File No.045
仕事用デスクのリペイント


 私が普段、仕事で使っているデスクは、中学入学時に広島市内の事務用品専門店で買ってもらった中学生には不釣り合いのスチール製の両袖机で、もう40年を越えている年代ものだ。小学生の時、ありがちな学習机は買ってもらえなかったので、格好良くて便利そうな学習机を持っている友人がうらやましかったものだが、今となっては、しっかりした造りで半永久的に使える本格的なスチール製事務机の方がよかったと思う。その点、両親に感謝である。
 
 とはいえ、さすがに40年を越えると、所々に錆が出たり、引き出しの開け閉めが、やや重くなったようにも感じる。何よりも味も素っ気もない事務机なので、さすがにちょっとなんとかしようかな…と思った。

 そこで、仕事部屋の整理に合わせて、デスクもちょっとばかしリニューアルさせることにした。といっても、やることは簡単。引き出しの表面だけ黒くリペイントするのだ。それだけなら、手間がかからない割に見かけは大きく変わる。いうまでもなく事務机としては至ってありがちなグレーなので、それを黒にすれば、装いも新たに仕事に取り組める(笑)。

 で、早速やってみた結果が以下の通りだ。引き出しをひとつひとつ外して、中身を出して空にする。次に取っ手部分を取り外し、表面の汚れ除去とシリコンオフ(脱脂。塗装面の油脂成分を取り除くこと)を兼ねてアルコールをしみ込ませた雑巾で何度も拭く。必要な箇所にマスキングテープで養生をし、あとはつや消し黒のラッカースプレーを吹き付けるだけ。乾いたら、取っ手を再び取り付けてデスクに戻す。デスク本体も塗るとなると、かなり大がかりな作業になるが、引き出し表面だけなら数時間程度で完了だ。

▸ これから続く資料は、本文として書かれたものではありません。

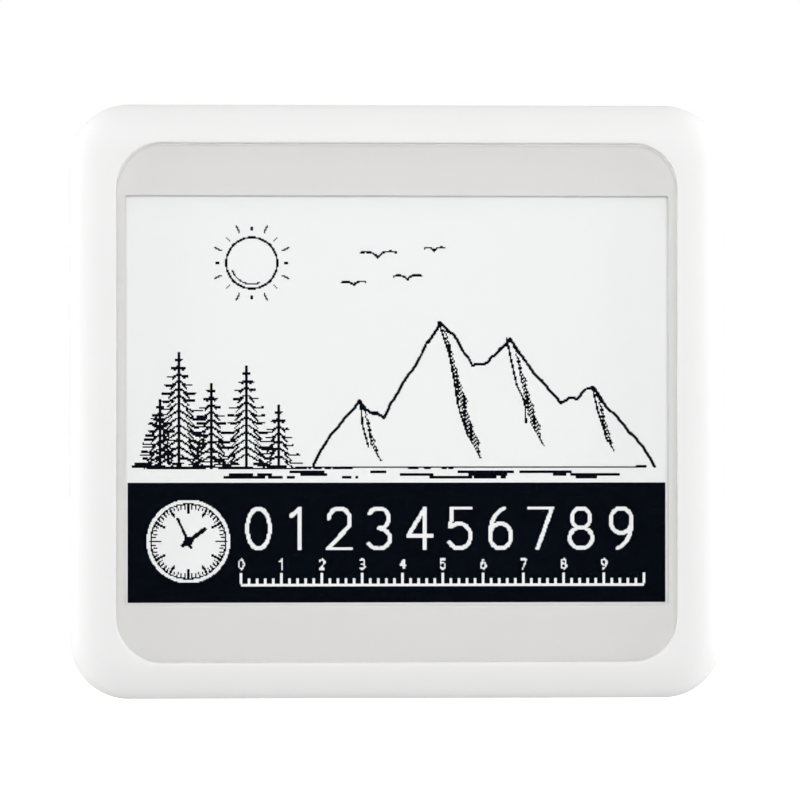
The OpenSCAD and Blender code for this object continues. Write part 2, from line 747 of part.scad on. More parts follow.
front_case();
window();
grey_mask();
window_tape();
protective_film();
ink_film();
edge_seal();
panel_glass();
driver_chip();
driver_coating();
panel_flex();
flex_stiffener();
panel_tape();
circuit_board();
antenna_coil();
flex_connector();
connector_contacts();
connector_latch();
nfc_chip();
microcontroller();
voltage_regulator();
boost_inductor();
boost_transistor();
booster_diodes();
bridge_diodes();
reservoir_capacitors();
ceramic_capacitors();
tuning_capacitors();
resistors();
board_screws();
rear_cover();
case_screws();
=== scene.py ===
import json
import math
import random

import bmesh
import bpy
import numpy as np
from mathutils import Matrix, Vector

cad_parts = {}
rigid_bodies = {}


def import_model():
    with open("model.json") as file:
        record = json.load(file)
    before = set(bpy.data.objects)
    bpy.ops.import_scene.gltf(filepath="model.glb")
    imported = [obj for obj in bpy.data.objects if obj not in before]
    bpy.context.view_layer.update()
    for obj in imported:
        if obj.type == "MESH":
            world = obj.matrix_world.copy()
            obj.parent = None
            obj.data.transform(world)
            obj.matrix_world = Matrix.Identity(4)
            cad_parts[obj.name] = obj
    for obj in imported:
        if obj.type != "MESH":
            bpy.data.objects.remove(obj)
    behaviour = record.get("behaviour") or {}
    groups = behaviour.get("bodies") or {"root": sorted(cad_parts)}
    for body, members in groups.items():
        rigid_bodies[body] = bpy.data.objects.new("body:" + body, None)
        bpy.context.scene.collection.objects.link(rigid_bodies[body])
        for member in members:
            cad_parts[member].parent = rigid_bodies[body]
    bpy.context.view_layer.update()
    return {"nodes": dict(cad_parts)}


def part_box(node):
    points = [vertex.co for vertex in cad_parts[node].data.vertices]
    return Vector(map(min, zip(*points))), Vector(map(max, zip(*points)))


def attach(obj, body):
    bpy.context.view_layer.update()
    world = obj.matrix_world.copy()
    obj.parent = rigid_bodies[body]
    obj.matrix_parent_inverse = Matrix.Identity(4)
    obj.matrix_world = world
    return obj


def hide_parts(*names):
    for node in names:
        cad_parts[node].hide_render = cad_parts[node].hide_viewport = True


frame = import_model()
nodes = frame["nodes"]
mm = 0.001
solidWeld = 0.0002
meshWeld = 0.0005
scene = bpy.context.scene
print("frame loaded:", len(nodes), "nodes")


# Places: x across the screen, up the screen, and out from the back face, all in millimetres
def place(x, up, out):
    return Vector((x * mm, -out * mm, up * mm))


def nodeSpan(name):
    low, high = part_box(name)
    return {
        "x": (low.x / mm, high.x / mm),
        "up": (low.z / mm, high.z / mm),
        "out": (-high.y / mm, -low.y / mm),
    }


span = {name: nodeSpan(name) for name in nodes}
caseSpan = span["front_case"]
coverSpan = span["rear_cover"]
windowSpan = span["window"]
inkSpan = span["ink_film"]
boardSpan = span["circuit_board"]
boardBack = boardSpan["out"][0]

# The panel, its pixels and its border of plain ink film
panel = {"pixelPitch": 0.212, "columns": 400, "rows": 300, "inkBorder": 1.0}
activeLeft = inkSpan["x"][0] + panel["inkBorder"]
activeTop = inkSpan["up"][1] - panel["inkBorder"]


# The separate solids of one node, each as its span
def solidsOf(name):
    shape = bmesh.new()
    shape.from_mesh(nodes[name].data)
    bmesh.ops.remove_doubles(shape, verts=shape.verts, dist=solidWeld * mm)
    left = set(shape.verts)
    spans = []
    while left:
        queue = [left.pop()]
        found = []
        while queue:
            vertex = queue.pop()
            found.append(vertex.co.copy())
            for edge in vertex.link_edges:
                other = edge.other_vert(vertex)
                if other in left:
                    left.remove(other)
                    queue.append(other)
        low = [min(v[i] for v in found) / mm for i in range(3)]
        high = [max(v[i] for v in found) / mm for i in range(3)]
        spans.append({"x": (low[0], high[0]), "up": (low[2], high[2]), "out": (-high[1], -low[1])})
    shape.free()
    return sorted(spans, key=lambda s: (s["x"][0], s["up"][0]))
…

 ラッカースプレーできれいに塗装ができるのか、と思われるかもしれないが、2枚目の写真をご覧頂ければわかるように見かけ上、ほとんど最初から製品として黒に塗られているようにさえ見えるほどである。
 きれいに塗るコツは、スプレーを近づけすぎず、一度に完全に塗ろうと思わず、所々に塗り方が薄い箇所が出ても気にしないくらいの認識で、スプレーを素早く動かしながら塗料を吹き付けていくことだ。このような金属製品の場合は、木材のように素材に塗料が吸収されることが一切ないので、吹き付けが少しでも多めになってしまうと、途端に液垂れにつながる。薄く塗って、乾いたら再度塗る…を繰り返す方がきれいに仕上がる。乾かす時も塗装面を水平に保つ方が液垂れしにくい。

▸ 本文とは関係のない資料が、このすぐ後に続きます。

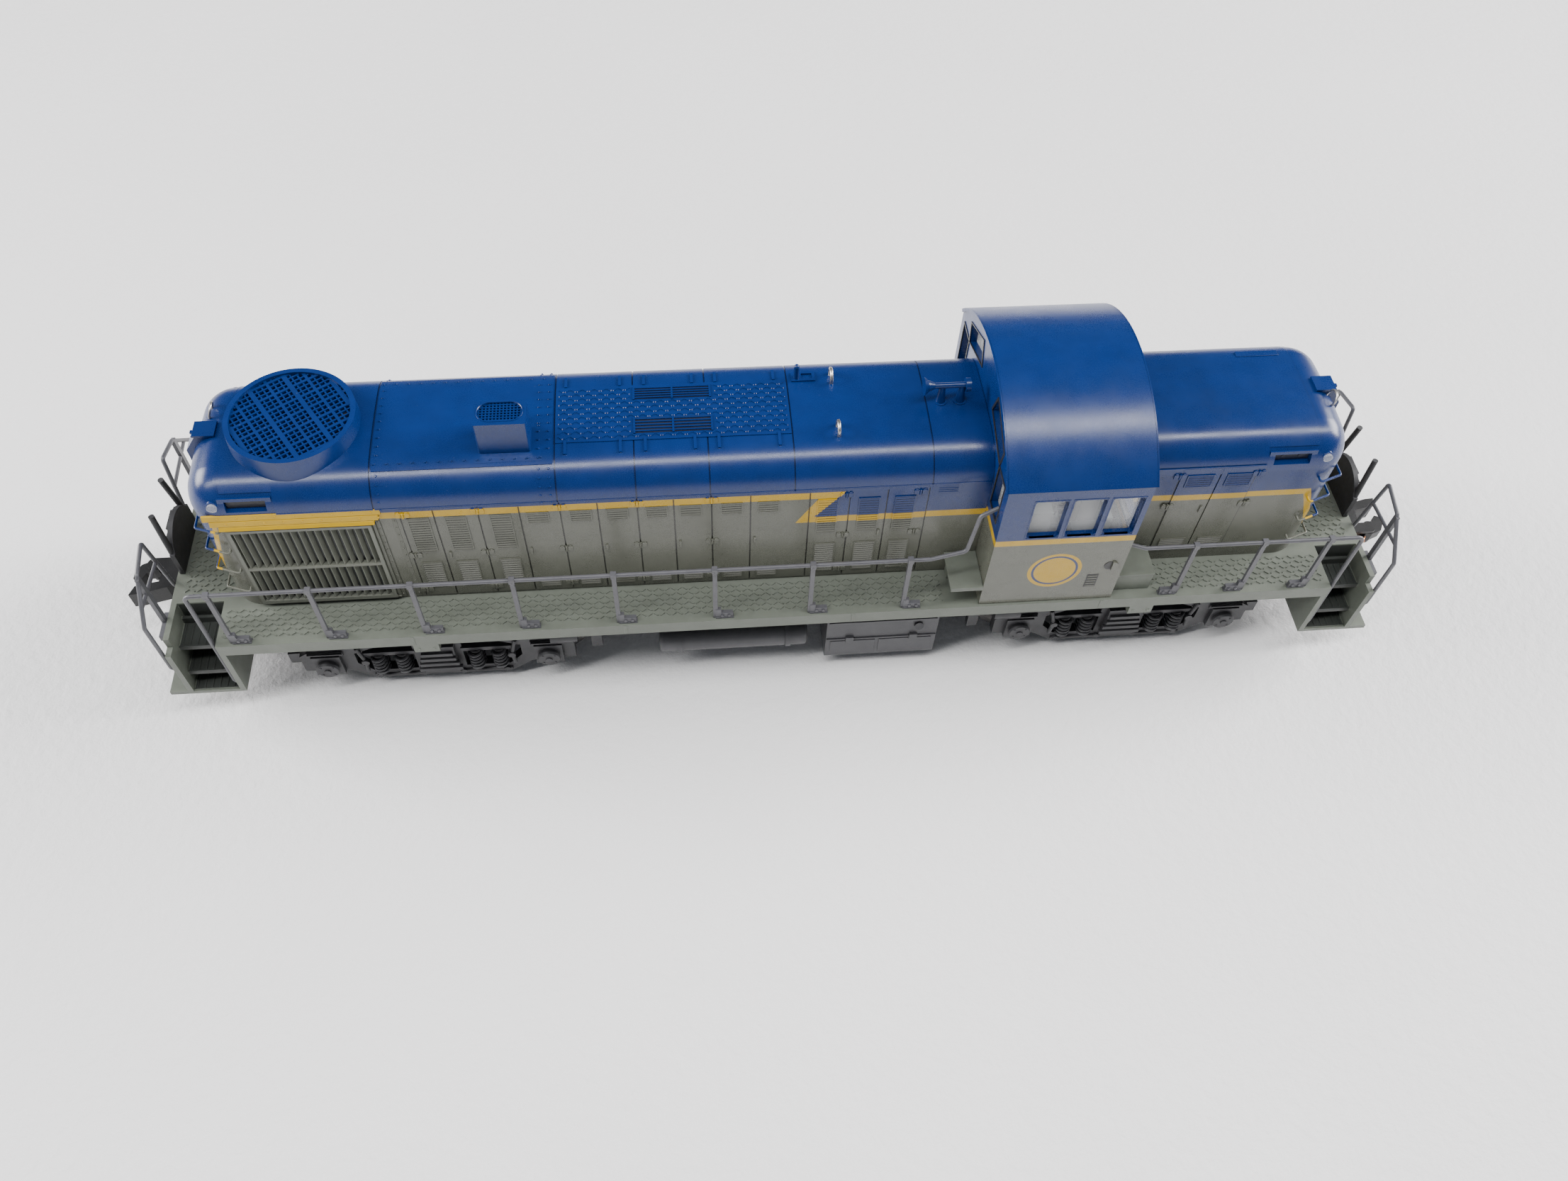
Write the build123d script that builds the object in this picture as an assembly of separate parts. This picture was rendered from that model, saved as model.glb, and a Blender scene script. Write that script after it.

 まあ、焼付塗装ではないので、塗装皮膜は強固ではないと思うが、引き出し表面だから、普段そんなに負荷がかかるわけでもないし、傷みが出たら、また塗り直せばいい。

 ついでに古くさい椅子も黒く塗ったところ、いい感じに仕上がった。写真に写っている椅子の座面は、もともと青い布が張られていたが、ここもラッカースプレーで黒く塗ってしまった。ひょっとして、何か問題が生じるかもと思ったが、特に問題はなかった。

 つや消し黒のスプレーは、つやあり黒や白の無彩色スプレーと同様、ほかの色よりも格段に安い値段で売られている。私が普段よく行くホームセンターでは、1本180円+税くらいの値段だった。引き出し7個分の表面を塗る場合は1本では、やや心許ない。余裕を見て2本くらいは買っておきたい。

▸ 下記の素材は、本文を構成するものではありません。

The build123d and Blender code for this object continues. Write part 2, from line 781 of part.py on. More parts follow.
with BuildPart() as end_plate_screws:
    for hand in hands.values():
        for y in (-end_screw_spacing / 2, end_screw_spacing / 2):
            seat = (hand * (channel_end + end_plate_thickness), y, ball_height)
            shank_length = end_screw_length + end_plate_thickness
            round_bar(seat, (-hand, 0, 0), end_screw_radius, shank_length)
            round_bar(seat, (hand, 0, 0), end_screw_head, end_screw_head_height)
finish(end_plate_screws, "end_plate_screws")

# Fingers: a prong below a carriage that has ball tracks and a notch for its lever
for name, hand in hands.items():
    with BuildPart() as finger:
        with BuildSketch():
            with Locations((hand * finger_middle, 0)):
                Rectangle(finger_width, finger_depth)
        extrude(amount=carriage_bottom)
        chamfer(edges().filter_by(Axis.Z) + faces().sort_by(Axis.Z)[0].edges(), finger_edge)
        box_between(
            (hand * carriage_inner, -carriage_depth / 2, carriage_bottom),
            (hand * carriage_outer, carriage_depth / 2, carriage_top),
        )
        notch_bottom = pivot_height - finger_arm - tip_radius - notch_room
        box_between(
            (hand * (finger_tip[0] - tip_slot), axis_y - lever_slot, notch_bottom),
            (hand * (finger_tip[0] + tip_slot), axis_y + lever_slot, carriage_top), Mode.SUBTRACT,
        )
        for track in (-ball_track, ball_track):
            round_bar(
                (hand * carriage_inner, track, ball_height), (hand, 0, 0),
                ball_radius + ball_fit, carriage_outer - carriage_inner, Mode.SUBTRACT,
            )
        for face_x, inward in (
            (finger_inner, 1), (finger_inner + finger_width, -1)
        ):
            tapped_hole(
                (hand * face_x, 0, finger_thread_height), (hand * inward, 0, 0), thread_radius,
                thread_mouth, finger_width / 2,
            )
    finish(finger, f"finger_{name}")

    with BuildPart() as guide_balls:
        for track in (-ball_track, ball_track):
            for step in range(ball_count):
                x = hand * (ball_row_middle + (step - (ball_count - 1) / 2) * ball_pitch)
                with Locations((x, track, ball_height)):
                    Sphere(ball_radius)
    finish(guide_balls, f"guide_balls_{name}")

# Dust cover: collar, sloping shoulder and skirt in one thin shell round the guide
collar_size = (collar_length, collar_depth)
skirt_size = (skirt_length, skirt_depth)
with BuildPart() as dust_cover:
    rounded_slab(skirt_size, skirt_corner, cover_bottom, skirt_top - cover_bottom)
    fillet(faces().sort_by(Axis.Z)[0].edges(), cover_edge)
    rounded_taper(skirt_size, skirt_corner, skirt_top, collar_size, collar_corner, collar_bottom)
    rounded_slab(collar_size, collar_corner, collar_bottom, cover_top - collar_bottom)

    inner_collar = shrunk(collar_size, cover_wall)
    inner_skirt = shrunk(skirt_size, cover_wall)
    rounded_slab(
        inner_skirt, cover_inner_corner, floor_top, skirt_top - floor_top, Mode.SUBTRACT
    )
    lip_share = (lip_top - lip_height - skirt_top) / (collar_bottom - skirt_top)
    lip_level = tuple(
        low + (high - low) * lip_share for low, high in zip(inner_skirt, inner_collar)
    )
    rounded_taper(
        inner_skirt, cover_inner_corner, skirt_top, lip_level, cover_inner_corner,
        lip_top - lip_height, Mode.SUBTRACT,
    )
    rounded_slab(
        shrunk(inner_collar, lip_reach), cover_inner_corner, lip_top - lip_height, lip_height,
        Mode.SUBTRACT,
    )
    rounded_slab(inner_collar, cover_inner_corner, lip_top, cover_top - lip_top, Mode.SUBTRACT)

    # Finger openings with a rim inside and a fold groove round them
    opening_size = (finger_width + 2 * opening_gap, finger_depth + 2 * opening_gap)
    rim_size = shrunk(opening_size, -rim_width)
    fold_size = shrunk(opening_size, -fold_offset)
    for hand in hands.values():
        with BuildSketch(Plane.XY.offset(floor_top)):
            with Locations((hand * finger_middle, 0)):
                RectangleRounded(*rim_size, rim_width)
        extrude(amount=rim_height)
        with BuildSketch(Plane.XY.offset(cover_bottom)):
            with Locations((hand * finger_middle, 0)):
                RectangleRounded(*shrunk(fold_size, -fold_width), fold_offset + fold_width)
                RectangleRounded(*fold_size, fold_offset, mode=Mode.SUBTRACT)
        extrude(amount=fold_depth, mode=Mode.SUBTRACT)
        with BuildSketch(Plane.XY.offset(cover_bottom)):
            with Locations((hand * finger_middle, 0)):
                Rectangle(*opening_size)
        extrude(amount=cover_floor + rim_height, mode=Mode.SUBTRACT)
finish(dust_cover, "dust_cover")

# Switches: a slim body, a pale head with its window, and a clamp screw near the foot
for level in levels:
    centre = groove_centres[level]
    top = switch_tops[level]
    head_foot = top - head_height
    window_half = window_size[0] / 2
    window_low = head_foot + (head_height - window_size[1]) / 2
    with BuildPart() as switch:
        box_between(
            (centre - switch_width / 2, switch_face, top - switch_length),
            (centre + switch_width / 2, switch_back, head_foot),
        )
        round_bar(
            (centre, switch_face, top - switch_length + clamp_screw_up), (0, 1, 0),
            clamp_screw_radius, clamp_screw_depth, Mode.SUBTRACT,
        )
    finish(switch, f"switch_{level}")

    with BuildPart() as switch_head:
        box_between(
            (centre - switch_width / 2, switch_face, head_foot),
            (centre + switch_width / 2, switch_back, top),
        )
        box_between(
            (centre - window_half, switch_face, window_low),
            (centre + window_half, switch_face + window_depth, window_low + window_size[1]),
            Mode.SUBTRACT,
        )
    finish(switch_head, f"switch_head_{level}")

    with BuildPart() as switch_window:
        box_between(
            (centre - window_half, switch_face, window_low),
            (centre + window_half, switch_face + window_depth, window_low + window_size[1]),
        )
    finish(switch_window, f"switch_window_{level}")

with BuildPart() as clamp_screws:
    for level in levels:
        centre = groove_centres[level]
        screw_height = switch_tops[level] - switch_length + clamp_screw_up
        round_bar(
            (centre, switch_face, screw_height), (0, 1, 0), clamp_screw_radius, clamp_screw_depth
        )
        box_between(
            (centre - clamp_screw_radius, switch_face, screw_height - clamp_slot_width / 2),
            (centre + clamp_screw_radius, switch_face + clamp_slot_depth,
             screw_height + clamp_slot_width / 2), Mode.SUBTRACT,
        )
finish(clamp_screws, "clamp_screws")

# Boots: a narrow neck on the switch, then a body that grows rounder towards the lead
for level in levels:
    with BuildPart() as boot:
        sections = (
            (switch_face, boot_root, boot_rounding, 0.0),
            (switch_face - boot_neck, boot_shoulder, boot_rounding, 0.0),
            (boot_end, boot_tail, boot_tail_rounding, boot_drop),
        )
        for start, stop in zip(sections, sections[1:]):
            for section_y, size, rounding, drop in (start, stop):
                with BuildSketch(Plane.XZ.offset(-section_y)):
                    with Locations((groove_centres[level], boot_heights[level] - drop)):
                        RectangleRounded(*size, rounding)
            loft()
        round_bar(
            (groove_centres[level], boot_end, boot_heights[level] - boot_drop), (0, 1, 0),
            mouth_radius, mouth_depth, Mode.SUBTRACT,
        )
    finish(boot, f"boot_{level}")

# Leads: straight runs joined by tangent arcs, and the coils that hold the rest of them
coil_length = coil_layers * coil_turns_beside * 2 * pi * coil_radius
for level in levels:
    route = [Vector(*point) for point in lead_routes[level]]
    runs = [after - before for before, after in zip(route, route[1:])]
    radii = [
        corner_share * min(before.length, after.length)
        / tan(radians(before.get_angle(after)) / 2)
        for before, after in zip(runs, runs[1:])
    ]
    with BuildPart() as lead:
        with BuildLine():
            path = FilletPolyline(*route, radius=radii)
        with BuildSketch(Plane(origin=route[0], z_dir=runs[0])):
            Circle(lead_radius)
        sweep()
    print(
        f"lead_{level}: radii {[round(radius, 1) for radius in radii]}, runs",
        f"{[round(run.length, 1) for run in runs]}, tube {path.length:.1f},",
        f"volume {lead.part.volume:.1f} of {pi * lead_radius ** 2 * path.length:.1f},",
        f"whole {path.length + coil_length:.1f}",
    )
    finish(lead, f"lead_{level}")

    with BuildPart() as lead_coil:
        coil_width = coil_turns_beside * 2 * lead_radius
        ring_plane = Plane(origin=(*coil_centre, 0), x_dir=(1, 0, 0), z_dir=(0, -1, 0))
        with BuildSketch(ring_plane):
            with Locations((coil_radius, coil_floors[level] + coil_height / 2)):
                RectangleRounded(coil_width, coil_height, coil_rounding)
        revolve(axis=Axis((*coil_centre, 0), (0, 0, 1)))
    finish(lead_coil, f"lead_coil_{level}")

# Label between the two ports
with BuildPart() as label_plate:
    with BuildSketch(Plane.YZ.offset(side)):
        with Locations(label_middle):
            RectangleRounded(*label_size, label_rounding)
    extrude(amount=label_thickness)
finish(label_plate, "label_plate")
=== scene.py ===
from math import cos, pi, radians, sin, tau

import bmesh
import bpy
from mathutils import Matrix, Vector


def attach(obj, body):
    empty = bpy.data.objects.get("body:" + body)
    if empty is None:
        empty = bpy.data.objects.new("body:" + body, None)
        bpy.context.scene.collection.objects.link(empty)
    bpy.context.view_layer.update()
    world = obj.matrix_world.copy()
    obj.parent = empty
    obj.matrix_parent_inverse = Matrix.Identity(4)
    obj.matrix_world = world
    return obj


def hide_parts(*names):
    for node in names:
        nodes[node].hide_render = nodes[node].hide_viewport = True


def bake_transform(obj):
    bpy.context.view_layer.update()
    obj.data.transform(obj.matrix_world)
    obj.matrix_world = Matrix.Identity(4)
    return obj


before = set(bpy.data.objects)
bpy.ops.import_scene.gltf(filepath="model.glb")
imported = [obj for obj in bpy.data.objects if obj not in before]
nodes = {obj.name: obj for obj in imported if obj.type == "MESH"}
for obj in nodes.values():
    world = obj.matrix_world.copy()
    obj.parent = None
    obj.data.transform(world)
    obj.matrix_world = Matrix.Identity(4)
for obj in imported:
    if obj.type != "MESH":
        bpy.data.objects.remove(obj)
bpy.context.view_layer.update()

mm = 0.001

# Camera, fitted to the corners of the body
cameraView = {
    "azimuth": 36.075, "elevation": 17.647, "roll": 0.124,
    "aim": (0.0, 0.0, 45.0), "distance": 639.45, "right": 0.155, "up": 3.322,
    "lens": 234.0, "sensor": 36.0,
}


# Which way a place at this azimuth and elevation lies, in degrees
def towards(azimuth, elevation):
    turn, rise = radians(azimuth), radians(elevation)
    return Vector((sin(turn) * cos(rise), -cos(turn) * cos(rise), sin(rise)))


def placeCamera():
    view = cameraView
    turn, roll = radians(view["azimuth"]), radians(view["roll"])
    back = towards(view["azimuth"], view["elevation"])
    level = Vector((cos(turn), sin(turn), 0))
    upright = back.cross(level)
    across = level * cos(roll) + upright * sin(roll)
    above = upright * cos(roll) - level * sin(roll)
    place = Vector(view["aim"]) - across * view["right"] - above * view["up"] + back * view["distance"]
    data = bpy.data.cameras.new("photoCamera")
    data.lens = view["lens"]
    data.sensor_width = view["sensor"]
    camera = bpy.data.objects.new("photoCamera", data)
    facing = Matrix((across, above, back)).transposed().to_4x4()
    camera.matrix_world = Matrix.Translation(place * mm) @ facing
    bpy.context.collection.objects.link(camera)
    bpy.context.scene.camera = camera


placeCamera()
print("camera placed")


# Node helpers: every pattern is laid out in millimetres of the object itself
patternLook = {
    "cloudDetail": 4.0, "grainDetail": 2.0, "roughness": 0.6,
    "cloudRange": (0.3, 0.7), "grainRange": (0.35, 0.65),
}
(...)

買ってから40年以上も経過している仕事部屋のデスク。両袖の引き出しだけでなく、真ん中の引き出しの表側も、ラッカースプレーで黒く塗ってみた。ちなみにデスク上にあるディスプレイは、左側と真ん中はPC用で、右側はテレビ。デスク左側の黒いラックはPC本体を収納するためのもの。写っていないが、その上にもう一台、PCがある。このラックは数年前に自作したもので、高さや奥行きがデスクの寸法とピッタリ揃っている。



ほらね。結構きれいに塗れてるでしょ。取り外した取っ手も、卓上ボール盤にワイヤーブラシを取り付けて磨いた。当初、このアルミ製取っ手は、さらに錫メッキを施そうかと思っていたが、きれいに磨けたので、その作業は見送った。錫メッキは、自分で簡単にできる。やり方はネットで検索すればすぐに出てくる。